In a program note, director Conor Bagley makes the case that the 70-minute play has stronger messages to send, saying, “In life, as in The Approach, we are constantly negotiating between what we believe, what we feel, and what we are willing to admit—to others and to ourselves.”
He isn’t incorrect—or is he?—as he strongly suggests that conversation is, well, always negotiation.
[Read Roma Torre’s ★★★☆☆ review here.]
Perhaps the answer will vary among audience members as they gather for this entertaining as well as engaging piece, during which four two-sided conversations unravel, the first only partially repeated for a second time before an abrupt blackout. The question arising then is, Why the reprise? Is O’Rowe hinting that conversations are circular, that we always repeat ourselves to each other in hopes of winning the relentlessly continuing negotiation.
So how does The Approach appealingly unfold? Elegantly on a raised circle, set designer Daniel Prosky places a round cocktail table and two chairs before an upstage wall with a door at the right and a door at the right.

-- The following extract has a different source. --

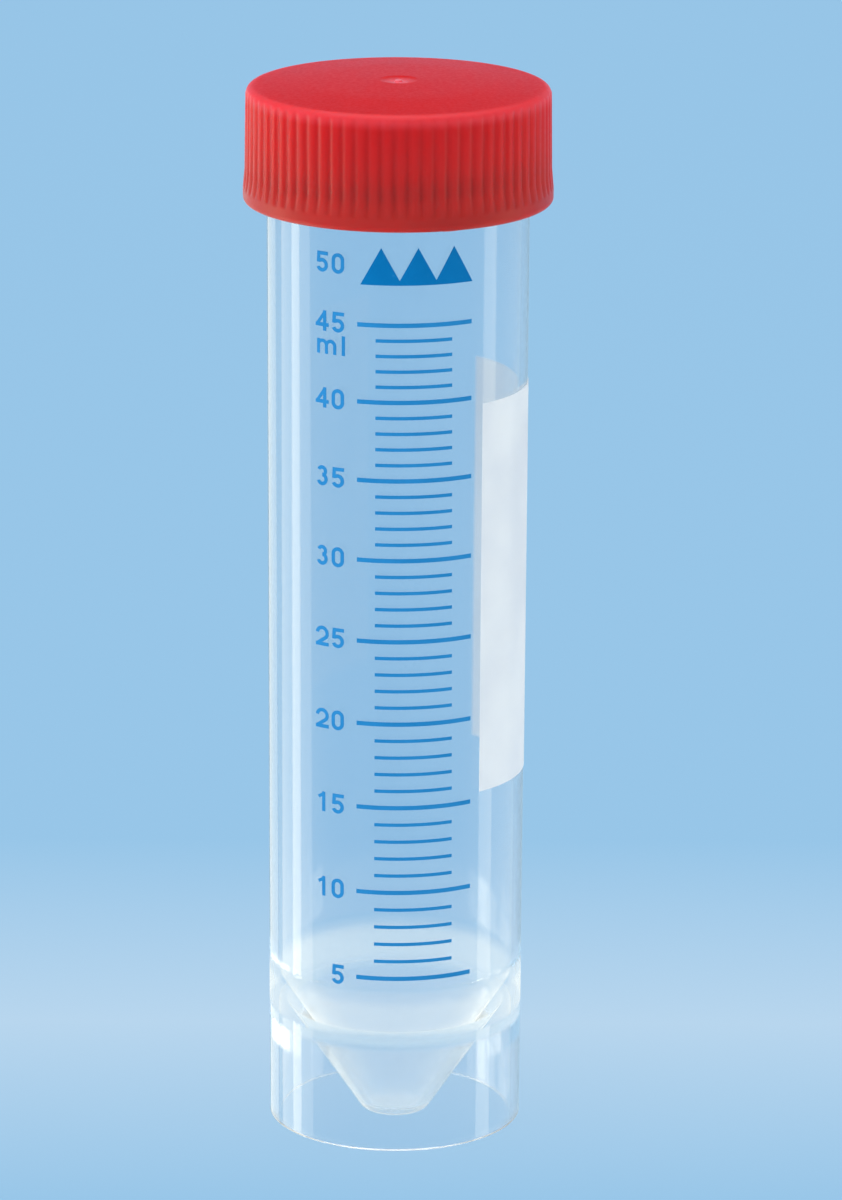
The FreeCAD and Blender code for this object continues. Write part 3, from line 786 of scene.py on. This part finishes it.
def make_floor():
    """A pale blue table top with a lighter band across it."""
    mesh = bpy.data.meshes.new("floor")
    corners = [
        (-FLOOR_SIZE, -FLOOR_SIZE, 0), (FLOOR_SIZE, -FLOOR_SIZE, 0),
        (FLOOR_SIZE, FLOOR_SIZE, 0), (-FLOOR_SIZE, FLOOR_SIZE, 0),
    ]
    mesh.from_pydata(corners, [], [(0, 1, 2, 3)])
    floor = bpy.data.objects.new("floor", mesh)
    floor.location.z = -FLOOR_SINK
    bpy.context.scene.collection.objects.link(floor)
    made, tree = material("floor")
    y = tree.place()[1]
    band = tree.product(tree.line(y, BAND_FAR, BAND_MIDDLE), tree.line(y, BAND_NEAR, BAND_MIDDLE))
    colour = tree.blend(band, BACKDROP, BACKDROP_BAND)
    seen = seen_rays(tree)
    lit = tree.node("ShaderNodeBsdfDiffuse", Color=tree.blend(seen, PALE_TABLE, colour))
    own = tree.node("ShaderNodeEmission", Color=colour, Strength=1.0)
    tree.surface(tree.mixed(tree.product(seen, FLOOR_OWN), lit, own))
    dress(floor, made)
    floor.visible_glossy = False
    floor.visible_shadow = False


def make_lamp(name, turn, lift, distance, width, height, power, colour, mirrored):
    """A soft box at a turn from the front and a height, facing the tube."""
    lamp = bpy.data.lights.new(name, "AREA")
    lamp.shape = "RECTANGLE"
    lamp.size = width
    lamp.size_y = height
    lamp.energy = power
    lamp.color = colour
    made = bpy.data.objects.new(name, lamp)
    angle = math.radians(turn)
    made.location = (distance * math.sin(angle), -distance * math.cos(angle), lift)
    away = made.location - Vector((0, 0, LAMP_AIM))
    made.rotation_euler = away.to_track_quat("Z", "Y").to_euler()
    made.visible_camera = False
    made.visible_transmission = False
    made.visible_glossy = mirrored
    bpy.context.scene.collection.objects.link(made)


def make_camera():
    """The photograph's camera: its place, its aim, its small roll and its long lens."""
    ahead = (CAMERA_AIM - CAMERA_PLACE).normalized()
    right = ahead.cross(Vector((0, 0, 1))).normalized()
    up = right.cross(ahead)
    tilted_right = right * math.cos(CAMERA_ROLL) + up * math.sin(CAMERA_ROLL)
    tilted_up = up * math.cos(CAMERA_ROLL) - right * math.sin(CAMERA_ROLL)
    camera = bpy.data.cameras.new("camera")
    camera.lens = CAMERA_LENS
    camera.sensor_width = CAMERA_SENSOR
    camera.clip_start = 0.05
    camera.clip_end = 50.0
    made = bpy.data.objects.new("camera", camera)
    rotation = Matrix((tilted_right, tilted_up, -ahead)).transposed()
    made.matrix_world = Matrix.Translation(CAMERA_PLACE) @ rotation.to_4x4()
    bpy.context.scene.collection.objects.link(made)
    bpy.context.scene.camera = made


bpy.context.scene.view_settings.view_transform = "Standard"
make_camera()
make_world()
make_floor()
for lamp in LAMPS:
    make_lamp(*lamp)

cap_red = red_plastic()
make_tube()
make_cap(cap_red)
make_cap_thread(cap_red)
dress_print()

When Emma Dean’s lights rise, Dublin friends Cora (Carmen M. Herlihy) and Anna (Danielle Ryan) are seated, coffee mugs before them. As friends, they thrust and parry for enough time to establish they know much about one another. Shortly, they show that agreeable Cora is quite aware that Anna and her sister are estranged. More than that, she’s a willing listener to Anna’s reasons for keeping an uncompromised distance.

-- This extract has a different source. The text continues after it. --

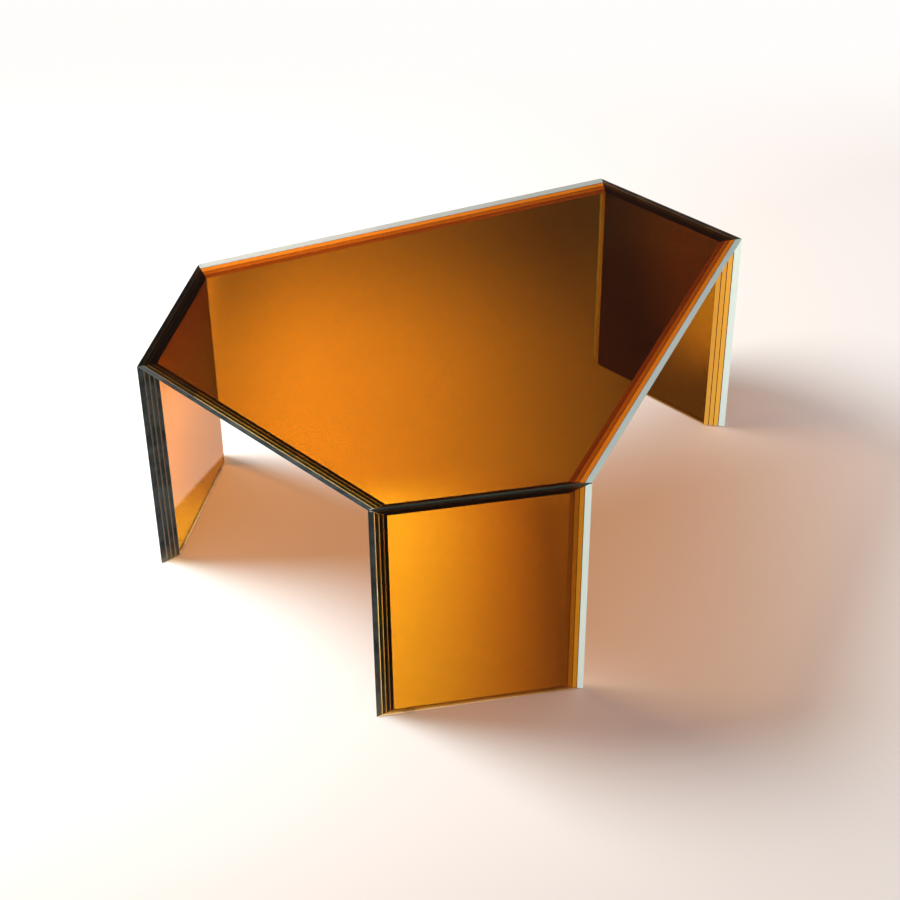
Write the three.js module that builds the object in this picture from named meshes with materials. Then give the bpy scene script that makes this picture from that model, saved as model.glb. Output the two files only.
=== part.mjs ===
// Low table of laminated amber glass: a six-sided top on three glass panel legs, every free edge bevelled.
// Millimetres, +Z up. The origin is on the floor, under the centre of the table's box. The long front
// edge faces -Y and the rear leg stands at +Y.

import * as THREE from 'three';

// ---- driving dimensions ------------------------------------------------------------------------

const TABLE_HEIGHT = 350;
const TRIANGLE_BASE = 975; // the isosceles triangle that the top is cut from, along its front edge
const BASE_ANGLE = THREE.MathUtils.degToRad(68.25);
const LEG_WIDTH = 285; // each corner of the triangle is cut off square to its bisector at this width

const OUTER_PLY = 6; // thicker clear ply on the outside of every panel
const INNER_PLY = 4;
const INNER_PLY_COUNT = 3;
const FILM = 0.76; // amber interlayer
const BOND_GAP = 0.03; // film to ply, and seam to panel

const FREE_BEVEL = 1.6; // inset of the top's free edges for each millimetre of depth: long knife edges

const SEAM = 0.3; // dark adhesive in the mitre between the top and a leg
const SEAM_SETBACK = 0.5; // the adhesive stops short of the outer corner

const PAD_HEIGHT = 1;
const PAD_RADIUS = 9;
const PAD_FROM_CORNER = 45;
const PAD_SIDES = 32;

// ---- derived sizes -----------------------------------------------------------------------------

const PANEL = OUTER_PLY + INNER_PLY_COUNT * (FILM + INNER_PLY);
const MITRE = 1; // inset for each millimetre of depth where the top meets a leg: a 45 degree edge
const SQUARE = 0;
const JOINT_RELIEF = (SEAM / 2 + BOND_GAP) * Math.SQRT2; // how far a joined edge stands back for the seam
const LEG_TOP = TABLE_HEIGHT - PAD_HEIGHT;
const SIDE_TURN = (Math.PI - BASE_ANGLE) / 2; // how far the outline turns at a cut front corner
const REAR_TURN = BASE_ANGLE; // and at the cut apex

// ---- materials ---------------------------------------------------------------------------------

const clearGlass = new THREE.MeshStandardMaterial({
  color: 0xcfe3e4, roughness: 0.03, metalness: 0, transparent: true, opacity: 0.35,
});
const amberFilm = new THREE.MeshStandardMaterial({
  color: 0xd98a1c, roughness: 0.1, metalness: 0, transparent: true, opacity: 0.75,
});
const darkAdhesive = new THREE.MeshStandardMaterial({ color: 0x1a110a, roughness: 0.25, metalness: 0 });
const clearPad = new THREE.MeshStandardMaterial({
  color: 0xdfe3e0, roughness: 0.35, metalness: 0, transparent: true, opacity: 0.6,
});

// ---- the plan of the top -----------------------------------------------------------------------

// Each corner of the triangle is cut square to its bisector, so the cut takes the same length off both
// of the sides that meet there. The points run counter-clockwise from the front edge's left end.
function planOutline() {
  const frontCut = LEG_WIDTH / (2 * Math.sin(BASE_ANGLE / 2));
  const apexHalfAngle = Math.PI / 2 - BASE_ANGLE;
  const triangleDepth = (TRIANGLE_BASE / 2) * Math.tan(BASE_ANGLE);
  const depth = triangleDepth - LEG_WIDTH / (2 * Math.tan(apexHalfAngle));
  const frontHalf = TRIANGLE_BASE / 2 - frontCut;
  const wideHalf = TRIANGLE_BASE / 2 - frontCut * Math.cos(BASE_ANGLE);
  const wideY = frontCut * Math.sin(BASE_ANGLE) - depth / 2;
  return [
    new THREE.Vector2(-frontHalf, -depth / 2),
    new THREE.Vector2(frontHalf, -depth / 2),
    new THREE.Vector2(wideHalf, wideY),
    new THREE.Vector2(LEG_WIDTH / 2, depth / 2),
    new THREE.Vector2(-LEG_WIDTH / 2, depth / 2),
    new THREE.Vector2(-wideHalf, wideY),
  ];
}

// The outline with each edge moved inwards by its own distance; edge i runs from point i to point i + 1.
function insetOutline(points, distances) {
  const count = points.length;
  const directions = points.map((p, i) => points[(i + 1) % count].clone().sub(p).normalize());
  return points.map((point, i) => {
    const before = directions[(i + count - 1) % count];
    const after = directions[i];
    const moveBefore = distances[(i + count - 1) % count];
    const moveAfter = distances[i];
    const turn = before.cross(after);
    return new THREE.Vector2(
      point.x + (after.x * moveBefore - before.x * moveAfter) / turn,
      point.y + (after.y * moveBefore - before.y * moveAfter) / turn,
    );
  });
}

// ---- panels ------------------------------------------------------------------------------------

// One layer of a panel: the convex outline at two depths below the outer face, joined by its edge faces.
function layerGeometry(outline, edges, nearDepth, farDepth) {
  const rings = [nearDepth, farDepth].map((layerDepth) => {
    const distances = edges.map((edge) => edge.slope * layerDepth + edge.relief);
    return insetOutline(outline, distances).map((p) => [p.x, p.y, -layerDepth]);
  });
  const count = outline.length;
  const index = [];
  for (let i = 1; i < count - 1; i += 1) {
    index.push(0, i, i + 1);
    index.push(count, count + i + 1, count + i);
  }
  for (let i = 0; i < count; i += 1) {
    const next = (i + 1) % count;
    index.push(i, count + i, count + next);
    index.push(i, count + next, next);
  }
  const geometry = new THREE.BufferGeometry();
  geometry.setAttribute('position', new THREE.Float32BufferAttribute(rings.flat(2), 3));
  geometry.setIndex(index);
  geometry.computeVertexNormals();
  return geometry;
}

function namedMesh(name, geometry, material) {
  const mesh = new THREE.Mesh(geometry, material);
  mesh.name = name;
  return mesh;
}

// A laminate from the outside in: the thick clear ply, then an amber film and a thinner ply, repeated.
// The panel lies in its own XY plane with its outer face at z = 0, looking along +z.
function laminate(name, outline, edges) {
  const panel = new THREE.Group();
  panel.add(namedMesh(`${name}_outer_ply`, layerGeometry(outline, edges, 0, OUTER_PLY), clearGlass));
  let depth = OUTER_PLY;
  for (let i = 1; i <= INNER_PLY_COUNT; i += 1) {
    const film = layerGeometry(outline, edges, depth + BOND_GAP, depth + FILM - BOND_GAP);
    panel.add(namedMesh(`${name}_amber_film_${i}`, film, amberFilm));
    depth += FILM;
    const ply = layerGeometry(outline, edges, depth, depth + INNER_PLY);
    panel.add(namedMesh(`${name}_inner_ply_${i}`, ply, clearGlass));
    depth += INNER_PLY;
  }
  return panel;
}

// A leg's side edges are bevelled so that its mitre has the same outline as the top's mitre above it.
// The angle is the outline's turn at the corner they share.
function legSideBevel(turn) {
  return (FREE_BEVEL - Math.cos(turn)) / Math.sin(turn);
}

function legPanel(name, sideBevel) {
  const half = LEG_WIDTH / 2;
  const outline = [
    new THREE.Vector2(-half, 0),
    new THREE.Vector2(half, 0),
    new THREE.Vector2(half, LEG_TOP),
    new THREE.Vector2(-half, LEG_TOP),
  ];
  const edges = [
    { slope: SQUARE, relief: 0 },
    { slope: sideBevel, relief: 0 },
    { slope: MITRE, relief: JOINT_RELIEF },
    { slope: sideBevel, relief: 0 },
  ];
  return laminate(name, outline, edges);
}

// The adhesive lies in the plane that halves the corner, and narrows inwards as the leg's mitre does.
function mitreSeam(name, sideBevel) {
  const wide = LEG_WIDTH / 2 - SEAM_SETBACK * sideBevel;
  const narrow = LEG_WIDTH / 2 - PANEL * sideBevel;
  const shape = new THREE.Shape([
    new THREE.Vector2(-wide, -SEAM_SETBACK),
    new THREE.Vector2(-narrow, -PANEL * Math.SQRT2),
    new THREE.Vector2(narrow, -PANEL * Math.SQRT2),
    new THREE.Vector2(wide, -SEAM_SETBACK),
  ]);
  const geometry = new THREE.ExtrudeGeometry(shape, { depth: SEAM, bevelEnabled: false });
  geometry.translate(0, 0, -SEAM / 2);
  const seam = namedMesh(`${name}_mitre_seam`, geometry, darkAdhesive);
  seam.rotation.x = Math.PI / 4;
  seam.position.y = LEG_TOP;
  return seam;
}

function footPad(name, side) {
  const geometry = new THREE.CylinderGeometry(PAD_RADIUS, PAD_RADIUS, PAD_HEIGHT - BOND_GAP, PAD_SIDES);
  const pad = namedMesh(`${name}_foot_pad_${side < 0 ? 'a' : 'b'}`, geometry, clearPad);
  pad.position.set(side * (LEG_WIDTH / 2 - PAD_FROM_CORNER), -(PAD_HEIGHT + BOND_GAP) / 2, -PANEL / 2);
  return pad;
}

// A leg stands under one cut corner: local x runs along the cut, local y is up, local z points outwards.
function standingLeg(name, from, to, turn) {
  const leg = new THREE.Group();
  leg.add(legPanel(name, legSideBevel(turn)));
  leg.add(mitreSeam(name, legSideBevel(turn)));
  leg.add(footPad(name, -1));
  leg.add(footPad(name, 1));
  const along = to.clone().sub(from).normalize();
  const middle = from.clone().add(to).multiplyScalar(0.5);
  const basis = new THREE.Matrix4().makeBasis(
    new THREE.Vector3(along.x, along.y, 0),
    new THREE.Vector3(0, 0, 1),
    new THREE.Vector3(along.y, -along.x, 0),
  );
  leg.quaternion.setFromRotationMatrix(basis);
  leg.position.set(middle.x, middle.y, PAD_HEIGHT);
  return leg;
}

// ---- assembly ----------------------------------------------------------------------------------

const plan = planOutline();

// The top's edges alternate: a long free edge, then a short one joined to a leg.
const topEdges = plan.map((_, i) => (
  i % 2 === 1 ? { slope: MITRE, relief: JOINT_RELIEF } : { slope: FREE_BEVEL, relief: 0 }
));
const top = laminate('top', plan, topEdges);
top.position.z = TABLE_HEIGHT;

const table = new THREE.Group();
table.add(top);
table.add(standingLeg('right_leg', plan[1], plan[2], SIDE_TURN));
table.add(standingLeg('rear_leg', plan[3], plan[4], REAR_TURN));
table.add(standingLeg('left_leg', plan[5], plan[0], SIDE_TURN));

export default table;
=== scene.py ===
import math

import bmesh
import bpy
from mathutils import Matrix, Vector


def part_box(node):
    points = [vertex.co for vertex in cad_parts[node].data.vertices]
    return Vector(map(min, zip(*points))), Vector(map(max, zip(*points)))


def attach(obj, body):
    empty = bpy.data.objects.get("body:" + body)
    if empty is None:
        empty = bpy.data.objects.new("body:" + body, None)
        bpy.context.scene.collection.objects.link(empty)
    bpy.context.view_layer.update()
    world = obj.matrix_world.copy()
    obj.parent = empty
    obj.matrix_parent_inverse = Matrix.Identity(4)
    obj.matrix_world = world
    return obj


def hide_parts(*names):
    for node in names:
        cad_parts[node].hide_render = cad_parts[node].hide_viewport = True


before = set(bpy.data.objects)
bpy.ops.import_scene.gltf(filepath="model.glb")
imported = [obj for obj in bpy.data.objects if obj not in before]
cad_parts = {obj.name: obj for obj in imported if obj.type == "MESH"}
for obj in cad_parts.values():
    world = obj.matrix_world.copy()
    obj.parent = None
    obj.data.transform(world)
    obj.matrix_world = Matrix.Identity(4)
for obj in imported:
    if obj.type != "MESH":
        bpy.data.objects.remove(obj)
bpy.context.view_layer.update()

print("frame loaded:", len(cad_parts), "nodes")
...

Also strikingly, Cora does suggest this about conversational negotiations: “Well, it was, I mean, you do your best to be nice to, or to connect to someone, but after a while you just have to admit to yourself, I mean, don’t you…?
Within seconds, if not minutes, O’Rowe’s mastery of what confidently passes for everyday exchanges among women exclusively is apparent. His assurance themselves obtains unwaveringly through every one of the following conversations.
The initial Cora/Anna pair, having concluded their amiable, if for some time serious chat, exit through one of the upstage doors so that Cora can reenter through the other door, followed by Denise (Kate MacCluggage).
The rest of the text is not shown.